Terpsikore: Dansın Musa’sıdır. Çok genç, neşeli ve canlı bir kızdır. Çiçeklerden yapılmış taç ile arp çalarak yürür.

Urania: Astronomi’nin Musa’sıdır. Yıldızlarla taçlandırılmıştır ve mavi bir giysi giyer.
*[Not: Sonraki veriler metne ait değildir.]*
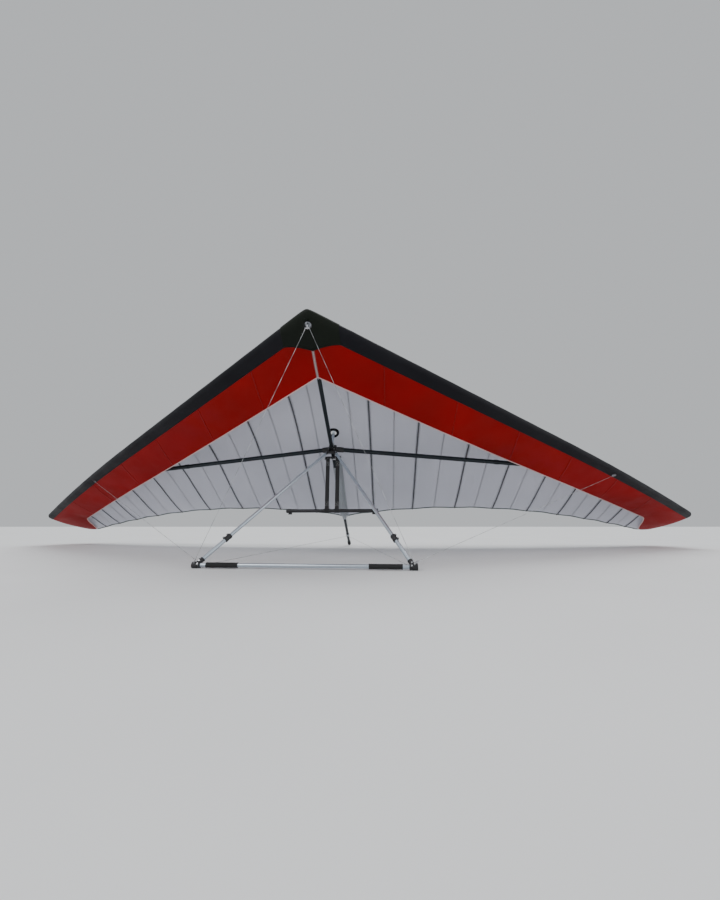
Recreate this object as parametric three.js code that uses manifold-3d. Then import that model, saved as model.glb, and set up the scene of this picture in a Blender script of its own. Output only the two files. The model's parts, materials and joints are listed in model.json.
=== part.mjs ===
// A hang glider of the recreational kind, parked on its base bar and the tail of its keel.
//
// Every size is in millimetres in the keel's own frame: x goes to the pilot's left, y runs back
// from the tip of the nose, and z rises from the axis of the keel tube. The last group turns that
// frame nose up, so that the two ends of the base bar and the tail of the keel stand on z = 0.
import * as THREE from "three";
import { mergeVertices } from "three/addons/utils/BufferGeometryUtils.js";
import Module from "manifold-3d";

const wasm = await Module();
wasm.setup();

const radians = THREE.MathUtils.degToRad;
const lerp = THREE.MathUtils.lerp;
const smoothstep = THREE.MathUtils.smoothstep;
const vec = (x, y, z) => new THREE.Vector3(x, y, z);

// Two pieces that touch keep this much air between them.
const GAP = 0.3;

// Wing plan
const HALF_SPAN = 4920;
const SWEEP = radians(31.5);
const ROOT_TRAIL = 3110;
const TIP_TRAIL = 3975;
const TRAIL_HOLLOW = 280;
const TIP_CORNER = 260;
const TIP_CORNER_DEPTH = 240;

// Leading-edge tubes
const LEAD_Y = 45;
const LEAD_RADIUS = 26;
const LEAD_BEND = 110;
const LEAD_BEND_FROM = 2600;
const LEAD_RISE = 0.022;
const LEAD_START = 43;
const LEAD_END = 4790;

// Sail
const POCKET_RADIUS = 38;
const POCKET_START = 165;
const POCKET_STEPS = 8;
const POCKET_ARC_START = radians(270);
const POCKET_ARC_END = radians(117);
const POCKET_WALL = 4;
const LIP_TOP = [150, 90];
const LIP_BELOW = [115, 65];
const SAIL_THICKNESS = 5;
const UNDER_THICKNESS = 4;
const UNDER_CHORD = [610, 540];
const UNDER_TIP_FROM = 4430;
const UNDER_TIP_TO = 4760;
const CAMBER = [0.082, 0.055];
const TRAIL_LIFT = 38;
const WASHOUT = radians(9.5);
const TIP_RIB = 6;
const UNDER_HEM = 12;
const UNDER_SETBACK = 6;
const UNDER_RISE_POWER = 2.5;
const UNDER_HOLLOW_POWER = 1.3;

// Nose cone and nose plates
const CONE_HALF = 250;
const CONE_PATCH = 190;
const CONE_ROUND = 22;
const CONE_WALL = 5;
const CONE_CLEAR = 0.9;
const PLATE_HALF = 150;
const PLATE_THICKNESS = 5;
const PLATE_WIDE = 36;
const PLATE_TAIL = [38, 205];
const SPACER = { width: 40, depth: 96, y: 100 };
const CATCH_Y = 118;
const CATCH_HOOK = { width: 10, depth: 30, height: 54, sink: 25, yoke: 12 };
const CATCH_HOLE = 30;
const TANG_Y = 74;
const TANG = { width: 8, depth: 18, top: 96 };
const TANG_HOLE = 16;

// Keel, cross-bars and kingpost
const KEEL_RADIUS = 21;
const KEEL_START = 25;
const KEEL_END = 3850;
const CROSS_Y = 1670;
const CROSS_Z = 56;
const CROSS_RADIUS = 26;
const CROSS_END_X = 3450;
const CROSS_START_X = 58;
const CROSS_SHORT = 130;
const BRACKET = { bore: 27, wall: 5, half: 45, tongue: 17, legRoot: 60, leg: 5 };
const JUNCTION = { half: 50, front: 46, rear: 56, bevelX: 14, bevelY: 12, rise: 6, stub: 22 };
const KINGPOST_Y = 1575;
const KINGPOST_TOP = 1250;
const KINGPOST_RADIUS = 16;
const KING_BASE = { width: 46, depth: 44, top: 58 };
const KING_EYE_REACH = 22;
const KING_EYE_RISE = 12;
const KINGPOST_HOLE = 38;

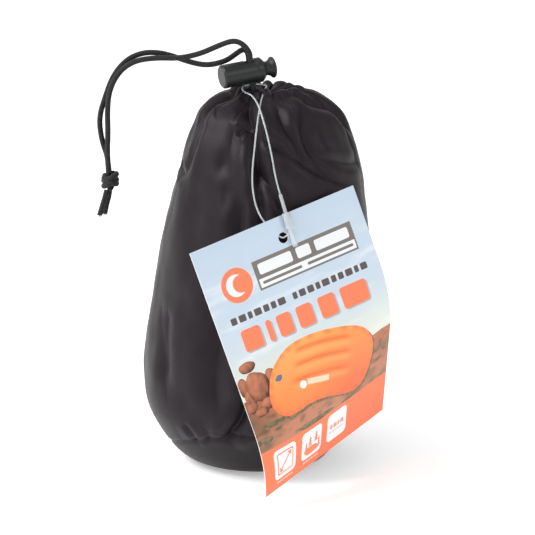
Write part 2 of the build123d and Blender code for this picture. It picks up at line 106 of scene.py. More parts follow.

Musaların sayıları bir, üç, dört, beş, yedi, sekiz ve dokuz arasında değişir. Dokuz tane olduklarını söyleyenler bunların gök cisimlerinin ruhlarıyla ilişkili olduğuna atıfta bulunurlar. Buna göre: Urania; gök kubbenin ruhunu, Poliminia; Satürn’ün ruhunu, Terpsikore; Jüpiter’in ruhunu, Klio; Mars’ın ruhunu, Melpomene; Güneş’in ruhunu, Erato; Venüs’ün ruhunu, Euterpe; Merkür’ün ruhunu, Talia; Ay’ın ruhunu yansıttığı söylenir. Musaların üç tane olduğunu söyleyenler ise onların Dilbilgisi, Hitabet ve Diyalektik olan üç vaaz ve öğüt vermeyle ilişkili sanatla alakalı olduklarından bahseder. Bunun yanı sıra İtalyan Rönesans hümanistlerinden Pierio Valeriano, bu dokuz ilham perisinin insanın konuşmasını sağlayan dudaklar, telaffuzu mümkün kılan dört ana diş, dil, telaffuz için havanın geçtiği yer ve sesi oluşturan maddenin türediği akciğerlerin iç bükeyliği olmak üzere dokuz araçla da ilişkili olduğunu söylemiştir.

“İlham Nedir?”:

“Deneyim, bize akılla ne kadar ısrar edersek ilhamdan o kadar uzaklaştığımızı göstermektedir. Eski bilgeler, sırrın, insan içinin boş kamışa dönüşmesi ve sezginin kamışların içinden akmasında yattığını söylemiştir. Ve o anda mucize gerçekleşir: Biz, boş olmaya daha doğrusu, içi boş olmaya devam ederiz; bir yığın görüntü ile dolup taşar ve çabucak davranmaya mecbur ediliriz.  Hemen o anda söze dökülmeyen, tuvale aktarılmayan, yazılmayan ya da işlenmeyen şey kaybolacaktır. Bu eserler bize tam anlamıyla bize ait değildir; bir şey ya da birisi bize onları verir, bizim işimiz algılamak ve aktarmaktır.”